New measurements taken by the US National Oceanic and Atmospheric Administration show that global concentrations of methane have increased to 1895.7 parts per billion, the second year in a row it’s risen at a record rate. It’s now more than double pre-industrial levels of 720 parts per billion.
Leakage of unburned methane into the atmosphere from the internal US oil and gas supply chain is a major source of a very potent greenhouse gas, about 84 times more potent than carbon dioxide.
“My research strongly points toward fossil fuels as being the largest cause of the increase since 2008, with increase emissions from shale gas production from fracking in the US being a major part of that,” said esteemed Cornell University scientist and methane expert, Robert Howarth.

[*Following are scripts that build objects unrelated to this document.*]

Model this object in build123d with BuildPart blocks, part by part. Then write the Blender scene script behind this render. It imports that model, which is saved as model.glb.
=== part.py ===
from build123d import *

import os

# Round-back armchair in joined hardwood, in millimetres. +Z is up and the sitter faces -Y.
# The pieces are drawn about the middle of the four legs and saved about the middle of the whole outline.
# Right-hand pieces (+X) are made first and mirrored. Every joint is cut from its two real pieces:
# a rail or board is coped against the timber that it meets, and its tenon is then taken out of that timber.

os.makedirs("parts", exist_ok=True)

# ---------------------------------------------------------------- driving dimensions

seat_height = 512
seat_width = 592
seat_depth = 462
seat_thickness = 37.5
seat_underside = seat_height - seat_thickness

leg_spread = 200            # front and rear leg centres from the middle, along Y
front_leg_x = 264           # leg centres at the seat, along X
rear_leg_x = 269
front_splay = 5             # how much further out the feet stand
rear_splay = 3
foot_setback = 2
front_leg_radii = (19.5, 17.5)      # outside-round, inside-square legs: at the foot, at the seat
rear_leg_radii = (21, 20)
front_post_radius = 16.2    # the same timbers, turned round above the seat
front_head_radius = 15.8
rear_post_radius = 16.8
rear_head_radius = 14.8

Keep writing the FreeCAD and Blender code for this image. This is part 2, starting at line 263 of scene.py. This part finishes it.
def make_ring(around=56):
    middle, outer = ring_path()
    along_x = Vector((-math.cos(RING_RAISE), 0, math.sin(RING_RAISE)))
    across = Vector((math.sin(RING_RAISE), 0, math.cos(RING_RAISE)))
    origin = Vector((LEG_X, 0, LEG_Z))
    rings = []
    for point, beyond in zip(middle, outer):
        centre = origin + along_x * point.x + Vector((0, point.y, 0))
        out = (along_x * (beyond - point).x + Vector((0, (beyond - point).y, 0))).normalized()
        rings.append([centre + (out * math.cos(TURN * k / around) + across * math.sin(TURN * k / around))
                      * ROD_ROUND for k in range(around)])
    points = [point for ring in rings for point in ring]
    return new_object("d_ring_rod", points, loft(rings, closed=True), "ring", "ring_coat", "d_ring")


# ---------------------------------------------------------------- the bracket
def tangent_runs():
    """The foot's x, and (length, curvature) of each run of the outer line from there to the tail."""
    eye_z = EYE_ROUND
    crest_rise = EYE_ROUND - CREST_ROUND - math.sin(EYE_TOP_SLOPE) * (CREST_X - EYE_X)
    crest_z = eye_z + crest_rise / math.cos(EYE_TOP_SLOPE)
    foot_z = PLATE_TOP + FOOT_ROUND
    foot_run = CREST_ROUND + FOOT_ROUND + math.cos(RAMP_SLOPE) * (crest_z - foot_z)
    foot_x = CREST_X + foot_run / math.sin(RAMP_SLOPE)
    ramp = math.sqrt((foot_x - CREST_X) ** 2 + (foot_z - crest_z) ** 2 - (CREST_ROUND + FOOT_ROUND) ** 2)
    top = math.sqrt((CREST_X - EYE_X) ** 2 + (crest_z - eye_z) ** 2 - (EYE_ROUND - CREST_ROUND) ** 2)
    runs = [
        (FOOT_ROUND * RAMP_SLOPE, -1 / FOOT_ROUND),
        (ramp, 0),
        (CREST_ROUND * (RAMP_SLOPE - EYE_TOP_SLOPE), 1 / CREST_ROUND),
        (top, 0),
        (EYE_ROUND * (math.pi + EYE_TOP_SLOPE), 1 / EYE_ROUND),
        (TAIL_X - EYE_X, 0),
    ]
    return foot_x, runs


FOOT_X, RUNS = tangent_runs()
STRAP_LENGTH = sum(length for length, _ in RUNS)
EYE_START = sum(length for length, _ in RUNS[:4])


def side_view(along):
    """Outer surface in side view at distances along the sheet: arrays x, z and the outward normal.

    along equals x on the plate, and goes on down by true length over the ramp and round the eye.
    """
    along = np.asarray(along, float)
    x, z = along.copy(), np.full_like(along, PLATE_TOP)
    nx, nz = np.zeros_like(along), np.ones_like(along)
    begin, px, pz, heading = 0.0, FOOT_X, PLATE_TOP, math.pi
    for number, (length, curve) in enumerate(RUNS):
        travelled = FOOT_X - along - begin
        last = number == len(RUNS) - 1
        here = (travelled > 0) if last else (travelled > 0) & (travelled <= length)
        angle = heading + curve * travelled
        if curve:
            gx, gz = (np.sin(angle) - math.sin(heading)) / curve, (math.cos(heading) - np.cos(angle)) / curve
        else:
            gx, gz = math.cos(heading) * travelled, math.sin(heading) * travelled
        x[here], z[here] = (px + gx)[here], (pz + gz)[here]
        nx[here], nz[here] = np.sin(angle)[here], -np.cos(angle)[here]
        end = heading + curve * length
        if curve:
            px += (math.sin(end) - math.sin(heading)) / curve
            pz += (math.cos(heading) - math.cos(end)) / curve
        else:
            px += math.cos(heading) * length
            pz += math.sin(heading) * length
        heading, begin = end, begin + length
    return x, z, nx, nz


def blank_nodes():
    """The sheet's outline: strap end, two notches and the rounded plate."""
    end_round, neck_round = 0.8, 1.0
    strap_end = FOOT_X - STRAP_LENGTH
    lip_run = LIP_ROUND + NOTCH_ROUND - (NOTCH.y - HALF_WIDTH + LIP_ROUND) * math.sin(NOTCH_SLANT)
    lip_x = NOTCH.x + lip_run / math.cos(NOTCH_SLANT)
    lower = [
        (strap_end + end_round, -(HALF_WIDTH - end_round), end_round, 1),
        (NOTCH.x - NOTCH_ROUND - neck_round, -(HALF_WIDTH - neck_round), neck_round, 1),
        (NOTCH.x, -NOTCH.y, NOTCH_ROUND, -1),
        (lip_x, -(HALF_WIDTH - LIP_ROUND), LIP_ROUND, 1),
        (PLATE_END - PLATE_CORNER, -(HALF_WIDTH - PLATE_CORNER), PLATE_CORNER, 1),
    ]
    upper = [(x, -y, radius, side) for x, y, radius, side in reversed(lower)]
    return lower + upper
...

Moreover, data shows that the climate impact from industry’s supply chain worsens as it extends to Europe. Research-based on a recent study by the US Department of Energy’s National Energy Technology Laboratory shows that at least 230 million additional kilograms of methane leaked from the 28 billion cubic meters of LNG exported from America to Europe last year, far higher than previous estimates from the Environmental Protection Agency (EPA).
As Howarth reminded in an op-ed penned with colleague Dr Anthony Ingraffea, leakage from pipelines through to export terminals, as well as the liquefying process, off-gassing during sea transport in cryogenic tankers and re-gasification and additional pipelining in Europe plus the carbon dioxide emissions associated with all of these additional energy-hogging processes will only increase LNG’s already nightmarish carbon footprint.
We have other options
With solar and wind power now the cheapest sources of power on the planet, the safest strategy to both drain Russia’s war chest as well as to address the overall climate crisis is to massively accelerate the production of renewable energies not just to replace Russian coal, oil and gas, but the production of all life threatening petro-carbons.
The collective response to the triple threat of war, financial ruin and climate chaos cannot be to produce and ship more fossil fuels.